Neuerscheinung „Umstrittene Säkularisierung“ stellt zentrale These auf den Prüfstand
Aktuelle Forschungsergebnisse über das Verhältnis von Religion und Politik vom Mittelalter bis heute präsentiert die Neuerscheinung „Umstrittene Säkularisierung“. Der Band aus dem Exzellenzcluster „Religion und Politik“ der Uni Münster, der bei Berlin University Press erschienen ist, setzt die klassische Säkularisierungstheorie der historischen Überprüfung aus.
„Die Säkularisierungstheorie geht davon aus, dass Modernisierung zu einem Bedeutungsverlust von Religion und Kirche in der Gegenwart führt. Diese These ist seit 15 Jahren zum Gegenstand kontroverser Deutungen geworden“, so die Herausgeber, der Sozialethiker Prof. Dr. Karl Gabriel und die Religionssoziologen Dr. habil. Christel Gärtner und Prof. Dr. Detlef Pollack. Die Kritik entzünde sich am eurozentrischen Charakter und an der deterministischen Tendenz der Säkularisierungstheorie. Sie beziehe sich außerdem auf die Annahme, dass sich moderne Gesellschaften grundlegend von vormodernen unterscheiden und sich durch einen höheren Grad an Differenzierung gesellschaftlicher Funktionen auszeichnen. Vor allem die letztgenannte historisch angelegte These fordere zu einer Überprüfung heraus, die nur Soziologen und Historiker gemeinsam leisten könnten.
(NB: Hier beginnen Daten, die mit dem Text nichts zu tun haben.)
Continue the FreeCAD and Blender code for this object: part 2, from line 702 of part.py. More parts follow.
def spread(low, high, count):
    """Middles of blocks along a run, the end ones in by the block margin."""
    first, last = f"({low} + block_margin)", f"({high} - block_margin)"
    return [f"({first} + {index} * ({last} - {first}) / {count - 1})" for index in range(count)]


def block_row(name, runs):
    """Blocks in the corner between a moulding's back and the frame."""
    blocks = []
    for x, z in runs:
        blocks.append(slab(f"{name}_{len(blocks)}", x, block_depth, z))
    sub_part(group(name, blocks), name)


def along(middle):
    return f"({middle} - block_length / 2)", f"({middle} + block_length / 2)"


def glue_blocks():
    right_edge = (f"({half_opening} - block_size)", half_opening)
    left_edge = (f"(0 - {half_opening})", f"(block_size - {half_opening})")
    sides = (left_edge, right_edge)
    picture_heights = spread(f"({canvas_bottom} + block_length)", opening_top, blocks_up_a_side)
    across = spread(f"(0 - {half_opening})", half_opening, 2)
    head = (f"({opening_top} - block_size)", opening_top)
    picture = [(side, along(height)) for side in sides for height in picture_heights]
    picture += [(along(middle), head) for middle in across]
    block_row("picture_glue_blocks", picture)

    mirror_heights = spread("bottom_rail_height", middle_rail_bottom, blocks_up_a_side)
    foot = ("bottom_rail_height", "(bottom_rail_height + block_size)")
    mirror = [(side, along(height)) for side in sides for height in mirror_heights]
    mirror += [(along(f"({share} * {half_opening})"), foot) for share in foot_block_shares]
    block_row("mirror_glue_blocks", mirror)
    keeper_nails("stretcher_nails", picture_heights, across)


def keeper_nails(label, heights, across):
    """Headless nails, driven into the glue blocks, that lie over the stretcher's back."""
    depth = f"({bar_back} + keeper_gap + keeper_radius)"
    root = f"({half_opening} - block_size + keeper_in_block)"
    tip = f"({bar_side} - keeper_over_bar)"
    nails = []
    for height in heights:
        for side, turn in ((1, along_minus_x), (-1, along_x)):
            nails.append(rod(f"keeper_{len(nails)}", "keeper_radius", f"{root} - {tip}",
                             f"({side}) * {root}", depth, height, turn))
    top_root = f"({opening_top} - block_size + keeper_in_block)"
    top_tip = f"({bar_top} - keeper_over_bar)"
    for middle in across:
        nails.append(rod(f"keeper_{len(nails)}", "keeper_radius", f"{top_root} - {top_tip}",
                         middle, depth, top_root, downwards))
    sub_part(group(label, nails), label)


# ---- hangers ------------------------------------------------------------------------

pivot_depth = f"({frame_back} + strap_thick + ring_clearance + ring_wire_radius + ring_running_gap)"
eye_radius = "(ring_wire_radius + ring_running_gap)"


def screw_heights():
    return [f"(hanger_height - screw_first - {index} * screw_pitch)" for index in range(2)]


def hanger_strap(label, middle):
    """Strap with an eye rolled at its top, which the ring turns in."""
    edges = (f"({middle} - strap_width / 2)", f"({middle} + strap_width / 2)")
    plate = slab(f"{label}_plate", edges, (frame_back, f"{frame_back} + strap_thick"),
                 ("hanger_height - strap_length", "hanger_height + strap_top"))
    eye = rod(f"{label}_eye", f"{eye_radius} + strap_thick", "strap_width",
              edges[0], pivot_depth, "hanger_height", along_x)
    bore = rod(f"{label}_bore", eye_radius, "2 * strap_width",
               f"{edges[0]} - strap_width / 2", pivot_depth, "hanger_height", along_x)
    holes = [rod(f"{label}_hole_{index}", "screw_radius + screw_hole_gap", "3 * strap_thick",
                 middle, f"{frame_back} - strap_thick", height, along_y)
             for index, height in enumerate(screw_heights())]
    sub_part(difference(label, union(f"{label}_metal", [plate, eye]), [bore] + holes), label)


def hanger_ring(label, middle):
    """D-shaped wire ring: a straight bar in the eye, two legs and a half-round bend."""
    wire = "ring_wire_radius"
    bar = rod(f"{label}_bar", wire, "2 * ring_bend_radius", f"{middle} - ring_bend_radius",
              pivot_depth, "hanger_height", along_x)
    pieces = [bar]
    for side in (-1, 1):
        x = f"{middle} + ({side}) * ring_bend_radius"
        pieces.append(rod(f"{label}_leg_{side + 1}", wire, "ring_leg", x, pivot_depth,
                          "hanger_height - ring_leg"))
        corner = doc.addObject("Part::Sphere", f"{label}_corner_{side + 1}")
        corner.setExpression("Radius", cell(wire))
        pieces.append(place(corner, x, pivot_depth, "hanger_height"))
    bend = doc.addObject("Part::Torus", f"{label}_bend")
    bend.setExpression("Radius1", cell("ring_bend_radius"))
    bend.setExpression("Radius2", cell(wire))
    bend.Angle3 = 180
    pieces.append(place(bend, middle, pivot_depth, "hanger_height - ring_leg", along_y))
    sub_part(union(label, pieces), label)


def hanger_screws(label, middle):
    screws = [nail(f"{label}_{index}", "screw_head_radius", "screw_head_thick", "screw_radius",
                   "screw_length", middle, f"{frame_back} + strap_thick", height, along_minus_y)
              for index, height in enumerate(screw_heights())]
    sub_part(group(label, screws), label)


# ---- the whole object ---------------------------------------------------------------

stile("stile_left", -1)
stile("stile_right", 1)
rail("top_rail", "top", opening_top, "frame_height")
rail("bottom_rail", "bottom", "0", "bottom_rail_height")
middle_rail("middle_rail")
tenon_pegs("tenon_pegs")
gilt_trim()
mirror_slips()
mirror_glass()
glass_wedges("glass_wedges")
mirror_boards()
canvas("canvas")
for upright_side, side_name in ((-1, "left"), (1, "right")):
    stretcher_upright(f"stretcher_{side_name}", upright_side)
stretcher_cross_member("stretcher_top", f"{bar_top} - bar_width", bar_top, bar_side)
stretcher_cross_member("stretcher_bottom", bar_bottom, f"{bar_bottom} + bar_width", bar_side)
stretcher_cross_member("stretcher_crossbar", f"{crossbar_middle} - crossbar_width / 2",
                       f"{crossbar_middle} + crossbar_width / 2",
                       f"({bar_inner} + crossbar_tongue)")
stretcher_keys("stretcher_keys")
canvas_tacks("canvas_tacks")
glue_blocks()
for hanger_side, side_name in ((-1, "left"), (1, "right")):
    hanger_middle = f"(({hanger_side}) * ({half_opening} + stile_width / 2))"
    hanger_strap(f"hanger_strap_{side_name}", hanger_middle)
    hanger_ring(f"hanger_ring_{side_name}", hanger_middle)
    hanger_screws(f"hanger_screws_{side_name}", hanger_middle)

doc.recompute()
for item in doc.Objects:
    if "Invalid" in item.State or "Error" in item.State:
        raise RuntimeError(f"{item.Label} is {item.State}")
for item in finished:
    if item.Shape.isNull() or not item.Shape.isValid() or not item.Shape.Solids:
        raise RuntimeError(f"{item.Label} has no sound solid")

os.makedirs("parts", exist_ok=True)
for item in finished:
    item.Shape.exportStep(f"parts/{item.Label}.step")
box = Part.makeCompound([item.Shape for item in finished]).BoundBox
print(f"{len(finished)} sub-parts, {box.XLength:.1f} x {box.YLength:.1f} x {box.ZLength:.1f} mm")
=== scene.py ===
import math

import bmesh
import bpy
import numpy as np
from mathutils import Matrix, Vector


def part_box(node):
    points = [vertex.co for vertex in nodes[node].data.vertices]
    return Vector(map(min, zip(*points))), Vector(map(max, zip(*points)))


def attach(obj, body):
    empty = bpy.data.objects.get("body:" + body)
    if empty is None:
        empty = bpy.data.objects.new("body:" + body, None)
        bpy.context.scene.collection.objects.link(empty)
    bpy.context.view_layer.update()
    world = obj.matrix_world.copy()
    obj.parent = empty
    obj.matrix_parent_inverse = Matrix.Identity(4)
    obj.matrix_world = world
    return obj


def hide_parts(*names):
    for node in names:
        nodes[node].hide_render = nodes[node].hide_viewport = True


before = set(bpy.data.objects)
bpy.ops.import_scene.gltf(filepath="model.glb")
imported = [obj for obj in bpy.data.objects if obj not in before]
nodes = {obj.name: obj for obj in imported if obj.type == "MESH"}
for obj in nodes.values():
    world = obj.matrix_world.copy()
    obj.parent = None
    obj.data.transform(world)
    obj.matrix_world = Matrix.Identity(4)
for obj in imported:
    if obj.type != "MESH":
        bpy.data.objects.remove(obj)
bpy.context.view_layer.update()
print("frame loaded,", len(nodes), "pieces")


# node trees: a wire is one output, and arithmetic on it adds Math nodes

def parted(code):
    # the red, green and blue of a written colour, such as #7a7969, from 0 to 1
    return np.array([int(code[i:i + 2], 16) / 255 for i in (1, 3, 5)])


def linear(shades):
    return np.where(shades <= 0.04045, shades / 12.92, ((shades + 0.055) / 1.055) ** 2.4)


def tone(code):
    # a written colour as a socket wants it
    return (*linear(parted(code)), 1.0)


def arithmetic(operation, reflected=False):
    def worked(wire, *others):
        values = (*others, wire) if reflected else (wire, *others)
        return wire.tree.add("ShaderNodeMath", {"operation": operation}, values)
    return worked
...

In dem Sammelband sind Beiträge von renommierten Historikern, Soziologen, Politologen und Theologen aus Europa und den USA versammelt. Sie diskutieren die Gültigkeit der Säkularisierungsthese anhand von Fallbeispielen aus neun Jahrhunderten – vom Investiturstreit bis zum 20. Jahrhundert. Zu den Autoren des Bandes gehören, neben den Herausgebern, Wissenschaftler wie Gerd Althoff, Olaf Blaschke, Philip S. Gorski, Wilfried Hartmann, Hans Joas, Franz-Xaver Kaufmann, Volkhard Krech, Antonius Liedhegener, Hugh McLeod, Otto Gerhard Oexle, Barbara Stollberg-Rilinger und Hartmann Tyrell.
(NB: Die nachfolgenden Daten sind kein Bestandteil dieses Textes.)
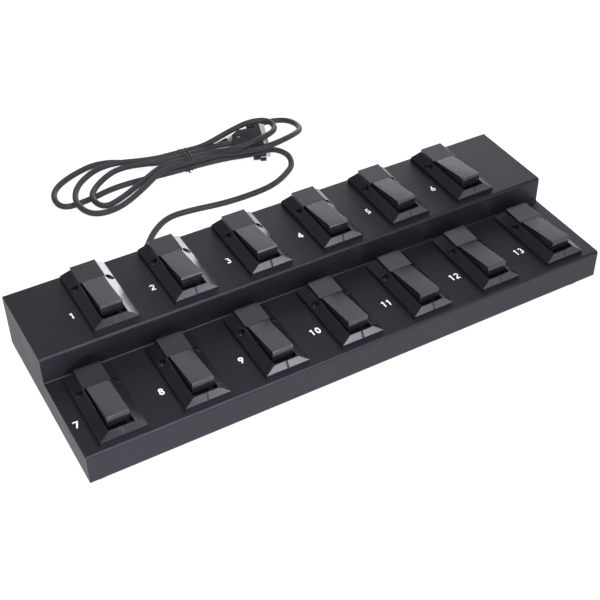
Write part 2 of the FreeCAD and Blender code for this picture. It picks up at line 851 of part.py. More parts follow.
def cord_section(start, heading):
    """The cord's outline, square to its heading, in six sides inside its circle."""
    side = Vector(0, 0, 1).cross(heading).normalize()
    up = heading.cross(side)
    radius = size("cord_diameter") / 2
    corners = []
    for turn in range(6):
        angle = math.radians(60 * turn + 30)
        corners.append(start + side * (radius * math.cos(angle)) + up * (radius * math.sin(angle)))
    return Part.makePolygon(corners + corners[:1])


def rounded_corner(before, corner, after):
    """An arc that leaves one line and joins another, both starting equally far from the corner."""
    into = (corner - before).normalize()
    out = (after - corner).normalize()
    half_turn = into.getAngle(out) / 2
    if half_turn < 1e-4:
        return Part.makeLine(before, after), math.inf
    radius = before.distanceToPoint(corner) / math.tan(half_turn)
    inward = (out - into).normalize()
    middle = corner + inward * (radius / math.cos(half_turn) - radius)
    return Part.Arc(before, middle, after).toShape(), radius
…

Wiederkehr der Religionen?
Kritiker der Säkularisierungstheorie sind der Auffassung, dass Religionen in den vergangenen Jahren politisch weltweit an Bedeutung gewonnen haben und in den Medien stärker sichtbar geworden sind. Andere Wissenschaftler weisen die Idee von einer „Wiederkehr der Religionen“ zurück. Zur Analyse des Verhältnisses von Religion und Politik untersuchen die Autoren des Sammelbandes für verschiedene historische Phasen im Detail, wie sich das Verhältnis der beiden sozialen Bereiche verändert hat, welche Akteure die jeweils treibenden Kräfte waren und ob sich die beiden Sphären im Laufe der Zeit tatsächlich stärker voneinander abgelöst haben.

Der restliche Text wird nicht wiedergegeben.